Primeiro pego um copo cheio de café. Sento na mesa, abro o e-mail, desisto das redes sociais, faz muito tempo que não me interesso mais como costumava ser. Abro a agenda, elenco as pautas, coloco os assuntos do dia. Pauta marcada pras 10 horas, saio correndo de bloco na mão, caneta em punho. O fotógrafo vai no banco da frente, e a repórter do Arte e Lazer (eu) atrás. Amenidades do dia a dia. "Você foi no Cordão da Valu ontem, cobrir?", e eu respondo que nem fui a trabalho, era minha folga. Fui mesmo pra pular carnaval contrariando minha própria personalidade. Fui de vestido rodado e batom vermelho, tomei chuva e dancei no asfalto, porque eu precisava fugir um pouquinho de ser eu mesma.
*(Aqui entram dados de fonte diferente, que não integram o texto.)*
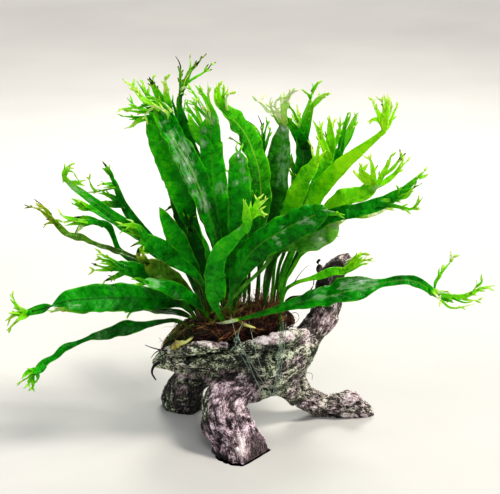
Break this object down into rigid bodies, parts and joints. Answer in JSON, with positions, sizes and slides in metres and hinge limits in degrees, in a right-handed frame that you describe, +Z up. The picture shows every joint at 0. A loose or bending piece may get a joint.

Fui menina faceira na chuva por algumas poucas horas, me embalei em samba e em marchinhas com os cabelos colados no rosto, vi olhos me encarando, olhei de volta com a mesma intensidade, bebi e deixei aquele aguaceiro lavar tudo que me incomodava e levar rua afora, gelei até os ossos e não me importei. Mas nada disso sai da minha boca na conversa. "Fui sim, e estava legal apesar da chuva".

O motorista pega um caminho diferente do habitual e ali, no meio da rua, avistamos um acidente. O carro imediatamente para, e descemos pra ver o que aconteceu. De carnaval, de dança e alegria, pra uma moça que se acidentou de moto. O braço dela se estilhaçou contra o vidro do carro, e ela berrava e gritava e chorava enquanto o Corpo de Bombeiros tentava remove-la dali, debaixo do veículo. Não consigo olhar por muito tempo, e relanceio apenas os ossos expostos e o pedaço do corpo completamente esfolado. Converso com o motorista  do jornal pra não encarar, porque meu estômago pode me trair. Por sorte, outro repórter cobre a pauta, sendo da editoria certa. Uma constatação: editoria de Cidades/Polícia não é meu forte.

De volta na redação, o telefone louco, incessante. "Mataram uma moça na Vila Alba". "O desfile de carnaval do grupo especial foi adiado". Chuva nas janelas, coloco o fone no ouvido pra me concentrar no texto. Cinco mil toques, capa, fotos. Texto pronto, ideias formatadas. 

Mais café.

Mais vivência, mais rua. Mais chuva, mais asfalto, por favor. É que só assim que eu me sinto viva por esses dias.